+++ SOURCE EXCERPT +++

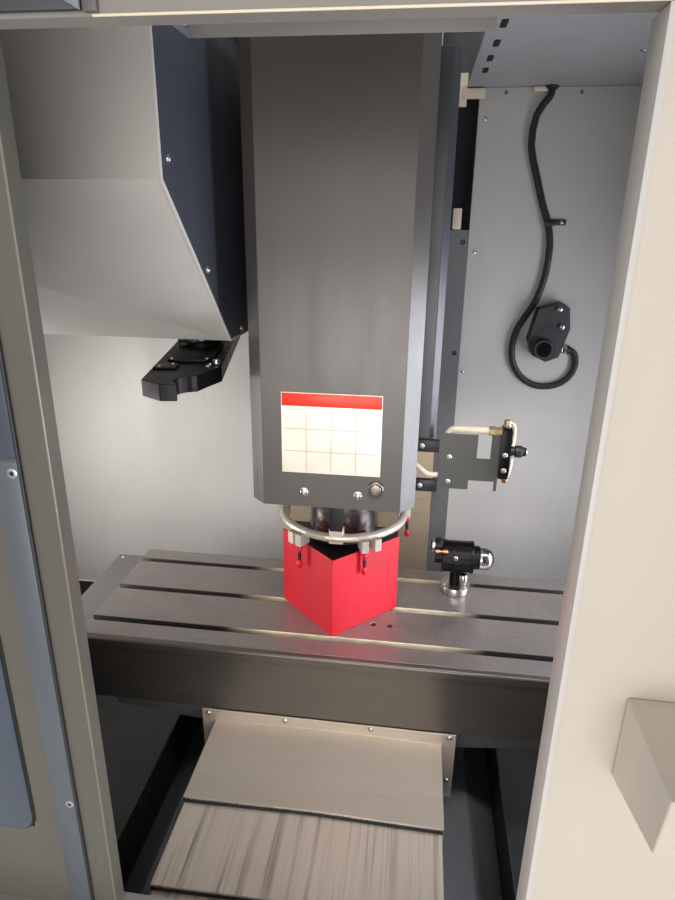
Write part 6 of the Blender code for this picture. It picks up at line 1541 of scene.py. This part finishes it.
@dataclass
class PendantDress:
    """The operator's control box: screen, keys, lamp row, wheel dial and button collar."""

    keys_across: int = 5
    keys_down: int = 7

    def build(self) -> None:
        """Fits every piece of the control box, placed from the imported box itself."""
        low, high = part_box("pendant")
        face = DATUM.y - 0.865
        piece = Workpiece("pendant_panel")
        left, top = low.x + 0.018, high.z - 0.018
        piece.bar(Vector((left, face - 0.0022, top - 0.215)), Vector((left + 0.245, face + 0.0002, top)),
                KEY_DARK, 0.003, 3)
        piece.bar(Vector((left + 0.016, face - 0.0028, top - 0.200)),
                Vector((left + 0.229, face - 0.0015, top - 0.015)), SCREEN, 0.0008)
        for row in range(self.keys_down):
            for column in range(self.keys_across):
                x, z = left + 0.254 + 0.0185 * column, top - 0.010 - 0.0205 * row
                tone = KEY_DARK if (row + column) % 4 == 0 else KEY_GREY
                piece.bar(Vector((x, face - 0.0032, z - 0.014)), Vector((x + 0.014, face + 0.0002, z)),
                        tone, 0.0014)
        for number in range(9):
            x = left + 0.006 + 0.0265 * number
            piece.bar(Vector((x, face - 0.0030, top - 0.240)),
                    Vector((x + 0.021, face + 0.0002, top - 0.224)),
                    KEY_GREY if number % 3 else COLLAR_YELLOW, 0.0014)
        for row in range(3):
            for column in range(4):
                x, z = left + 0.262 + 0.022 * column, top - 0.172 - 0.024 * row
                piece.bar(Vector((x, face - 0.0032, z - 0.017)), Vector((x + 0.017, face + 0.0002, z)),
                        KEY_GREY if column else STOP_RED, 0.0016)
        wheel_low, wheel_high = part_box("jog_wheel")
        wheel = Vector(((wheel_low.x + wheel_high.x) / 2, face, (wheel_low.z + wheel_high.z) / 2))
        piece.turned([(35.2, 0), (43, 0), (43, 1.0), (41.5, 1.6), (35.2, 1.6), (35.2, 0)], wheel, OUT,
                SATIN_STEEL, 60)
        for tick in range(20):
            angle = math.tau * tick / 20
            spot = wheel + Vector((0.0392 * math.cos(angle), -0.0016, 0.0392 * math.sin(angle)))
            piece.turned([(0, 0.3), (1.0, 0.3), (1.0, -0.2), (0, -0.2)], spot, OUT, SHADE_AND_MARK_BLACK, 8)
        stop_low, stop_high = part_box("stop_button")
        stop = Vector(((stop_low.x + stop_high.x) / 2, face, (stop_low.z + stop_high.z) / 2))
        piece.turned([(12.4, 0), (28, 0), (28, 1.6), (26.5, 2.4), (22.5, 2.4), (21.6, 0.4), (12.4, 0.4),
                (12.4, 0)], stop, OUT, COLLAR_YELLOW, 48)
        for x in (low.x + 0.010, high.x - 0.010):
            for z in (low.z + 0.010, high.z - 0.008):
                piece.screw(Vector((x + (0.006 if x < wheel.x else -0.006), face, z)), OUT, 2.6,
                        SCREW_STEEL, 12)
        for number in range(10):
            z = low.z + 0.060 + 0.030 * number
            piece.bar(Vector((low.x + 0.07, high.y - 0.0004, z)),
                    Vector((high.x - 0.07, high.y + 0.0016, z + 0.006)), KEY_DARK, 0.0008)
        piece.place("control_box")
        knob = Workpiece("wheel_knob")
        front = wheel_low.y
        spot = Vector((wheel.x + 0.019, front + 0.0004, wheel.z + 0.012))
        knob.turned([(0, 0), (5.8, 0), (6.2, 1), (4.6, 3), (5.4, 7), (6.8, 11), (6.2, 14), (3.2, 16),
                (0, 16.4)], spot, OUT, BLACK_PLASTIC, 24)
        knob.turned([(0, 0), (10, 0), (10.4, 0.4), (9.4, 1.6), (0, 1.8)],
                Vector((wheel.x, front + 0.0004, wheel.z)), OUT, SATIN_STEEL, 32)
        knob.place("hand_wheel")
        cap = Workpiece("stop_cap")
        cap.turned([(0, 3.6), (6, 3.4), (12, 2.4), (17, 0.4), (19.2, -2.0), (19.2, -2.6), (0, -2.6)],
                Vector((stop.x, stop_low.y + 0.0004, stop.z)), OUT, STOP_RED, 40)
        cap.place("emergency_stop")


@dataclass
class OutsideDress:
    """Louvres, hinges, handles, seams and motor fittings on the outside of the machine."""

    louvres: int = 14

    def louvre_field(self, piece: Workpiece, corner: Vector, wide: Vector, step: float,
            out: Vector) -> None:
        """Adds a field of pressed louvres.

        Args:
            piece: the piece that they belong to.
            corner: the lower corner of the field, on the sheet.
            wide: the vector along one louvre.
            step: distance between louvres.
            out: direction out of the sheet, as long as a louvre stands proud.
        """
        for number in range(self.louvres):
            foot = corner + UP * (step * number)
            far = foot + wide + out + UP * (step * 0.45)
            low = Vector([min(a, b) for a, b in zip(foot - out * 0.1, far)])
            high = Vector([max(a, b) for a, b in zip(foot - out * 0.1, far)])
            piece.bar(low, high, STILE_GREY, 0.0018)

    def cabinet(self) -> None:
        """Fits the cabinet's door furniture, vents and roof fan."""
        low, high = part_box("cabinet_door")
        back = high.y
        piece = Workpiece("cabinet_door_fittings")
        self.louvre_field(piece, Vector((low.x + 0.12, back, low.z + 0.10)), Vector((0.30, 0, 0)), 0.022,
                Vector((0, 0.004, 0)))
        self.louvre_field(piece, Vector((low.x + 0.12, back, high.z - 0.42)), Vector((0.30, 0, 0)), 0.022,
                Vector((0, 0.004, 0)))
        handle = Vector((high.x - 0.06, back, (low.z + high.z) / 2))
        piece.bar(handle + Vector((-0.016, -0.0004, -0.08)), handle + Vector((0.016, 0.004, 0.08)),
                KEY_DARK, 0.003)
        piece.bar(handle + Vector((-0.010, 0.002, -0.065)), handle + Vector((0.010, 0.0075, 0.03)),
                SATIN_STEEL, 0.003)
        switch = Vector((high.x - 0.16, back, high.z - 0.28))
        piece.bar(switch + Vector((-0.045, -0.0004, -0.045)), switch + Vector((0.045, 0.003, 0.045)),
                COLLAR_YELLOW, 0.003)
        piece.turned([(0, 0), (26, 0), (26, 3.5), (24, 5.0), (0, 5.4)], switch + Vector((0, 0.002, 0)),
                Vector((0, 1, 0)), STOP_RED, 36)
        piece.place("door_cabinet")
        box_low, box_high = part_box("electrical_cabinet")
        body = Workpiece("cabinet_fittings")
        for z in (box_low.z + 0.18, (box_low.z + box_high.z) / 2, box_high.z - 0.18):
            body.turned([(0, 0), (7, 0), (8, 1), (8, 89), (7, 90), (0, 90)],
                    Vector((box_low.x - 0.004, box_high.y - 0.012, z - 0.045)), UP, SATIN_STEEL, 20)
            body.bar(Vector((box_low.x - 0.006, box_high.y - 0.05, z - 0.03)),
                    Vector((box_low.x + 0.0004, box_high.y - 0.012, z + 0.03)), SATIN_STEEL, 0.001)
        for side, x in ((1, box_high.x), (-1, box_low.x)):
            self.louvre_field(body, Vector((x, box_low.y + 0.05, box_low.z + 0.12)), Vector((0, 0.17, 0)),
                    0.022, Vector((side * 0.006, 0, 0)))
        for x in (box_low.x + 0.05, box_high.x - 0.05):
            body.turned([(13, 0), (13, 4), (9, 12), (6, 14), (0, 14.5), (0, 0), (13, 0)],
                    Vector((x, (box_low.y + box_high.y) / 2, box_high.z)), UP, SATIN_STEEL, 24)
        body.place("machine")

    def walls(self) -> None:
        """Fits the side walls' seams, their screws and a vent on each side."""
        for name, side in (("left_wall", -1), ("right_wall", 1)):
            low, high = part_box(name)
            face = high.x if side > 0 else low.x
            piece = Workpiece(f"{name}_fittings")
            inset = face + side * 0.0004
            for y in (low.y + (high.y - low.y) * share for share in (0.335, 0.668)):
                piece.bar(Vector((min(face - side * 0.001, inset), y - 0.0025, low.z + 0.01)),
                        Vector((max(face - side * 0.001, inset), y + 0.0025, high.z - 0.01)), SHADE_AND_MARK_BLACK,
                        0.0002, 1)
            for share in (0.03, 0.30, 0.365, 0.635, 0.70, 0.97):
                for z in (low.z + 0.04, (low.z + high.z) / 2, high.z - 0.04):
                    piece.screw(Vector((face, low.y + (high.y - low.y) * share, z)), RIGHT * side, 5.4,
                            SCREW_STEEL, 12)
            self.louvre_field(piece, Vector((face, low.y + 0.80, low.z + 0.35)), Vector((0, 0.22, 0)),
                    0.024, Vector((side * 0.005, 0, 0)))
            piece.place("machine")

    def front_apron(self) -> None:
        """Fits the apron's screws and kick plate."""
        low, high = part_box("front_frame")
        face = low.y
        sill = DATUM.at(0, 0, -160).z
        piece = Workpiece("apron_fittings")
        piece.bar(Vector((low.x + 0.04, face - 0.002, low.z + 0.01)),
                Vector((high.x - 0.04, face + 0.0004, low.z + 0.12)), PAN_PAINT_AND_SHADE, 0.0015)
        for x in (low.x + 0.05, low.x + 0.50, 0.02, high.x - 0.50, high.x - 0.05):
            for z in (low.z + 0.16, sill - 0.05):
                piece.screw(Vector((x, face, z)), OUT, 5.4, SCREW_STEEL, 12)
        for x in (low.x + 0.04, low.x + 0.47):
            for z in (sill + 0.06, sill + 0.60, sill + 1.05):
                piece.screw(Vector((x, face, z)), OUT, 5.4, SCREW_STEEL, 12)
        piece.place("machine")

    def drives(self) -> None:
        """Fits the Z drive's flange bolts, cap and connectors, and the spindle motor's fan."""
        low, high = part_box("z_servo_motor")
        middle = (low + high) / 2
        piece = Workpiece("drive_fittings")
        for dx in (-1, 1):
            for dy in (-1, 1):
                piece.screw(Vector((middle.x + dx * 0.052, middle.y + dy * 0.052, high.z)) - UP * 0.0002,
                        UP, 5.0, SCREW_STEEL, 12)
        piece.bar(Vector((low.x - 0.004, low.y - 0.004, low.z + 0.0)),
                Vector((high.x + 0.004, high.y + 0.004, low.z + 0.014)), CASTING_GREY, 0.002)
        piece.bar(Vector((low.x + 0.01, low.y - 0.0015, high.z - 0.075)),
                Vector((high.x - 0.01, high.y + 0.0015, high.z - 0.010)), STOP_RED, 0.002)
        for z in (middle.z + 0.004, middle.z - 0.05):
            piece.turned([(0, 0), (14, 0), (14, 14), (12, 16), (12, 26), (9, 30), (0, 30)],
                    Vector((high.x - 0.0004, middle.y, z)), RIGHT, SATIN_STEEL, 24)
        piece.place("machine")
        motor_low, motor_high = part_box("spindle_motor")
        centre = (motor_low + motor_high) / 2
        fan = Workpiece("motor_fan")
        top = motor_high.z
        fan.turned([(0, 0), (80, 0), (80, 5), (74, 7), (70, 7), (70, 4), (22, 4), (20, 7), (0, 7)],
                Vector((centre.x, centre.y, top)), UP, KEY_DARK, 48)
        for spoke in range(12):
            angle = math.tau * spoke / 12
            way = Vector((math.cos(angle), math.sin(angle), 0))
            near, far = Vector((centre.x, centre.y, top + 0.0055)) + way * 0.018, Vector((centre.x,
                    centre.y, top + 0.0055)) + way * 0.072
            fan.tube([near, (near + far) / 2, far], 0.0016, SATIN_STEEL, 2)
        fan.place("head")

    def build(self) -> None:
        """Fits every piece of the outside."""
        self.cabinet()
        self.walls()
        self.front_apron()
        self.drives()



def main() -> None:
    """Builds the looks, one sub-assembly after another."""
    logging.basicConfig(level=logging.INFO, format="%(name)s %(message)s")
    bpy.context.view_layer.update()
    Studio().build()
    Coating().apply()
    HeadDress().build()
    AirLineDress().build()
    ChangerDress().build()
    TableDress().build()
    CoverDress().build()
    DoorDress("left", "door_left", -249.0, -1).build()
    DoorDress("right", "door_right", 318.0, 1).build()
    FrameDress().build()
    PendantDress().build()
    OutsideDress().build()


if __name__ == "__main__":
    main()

+++

§ WORK INSTRUCTIONS:
Exactly as they stand, set down the lines from the top of the data through the line with "keys_down: int = 7".

§ TASK ANSWER:
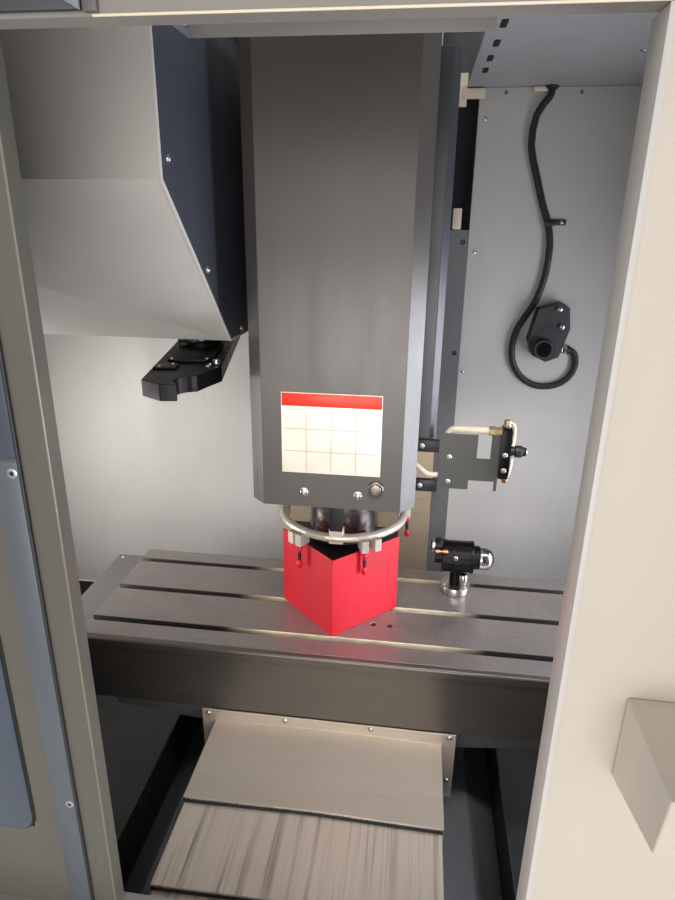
Write part 6 of the Blender code for this picture. It picks up at line 1541 of scene.py. This part finishes it.
@dataclass
class PendantDress:
    """The operator's control box: screen, keys, lamp row, wheel dial and button collar."""

    keys_across: int = 5
    keys_down: int = 7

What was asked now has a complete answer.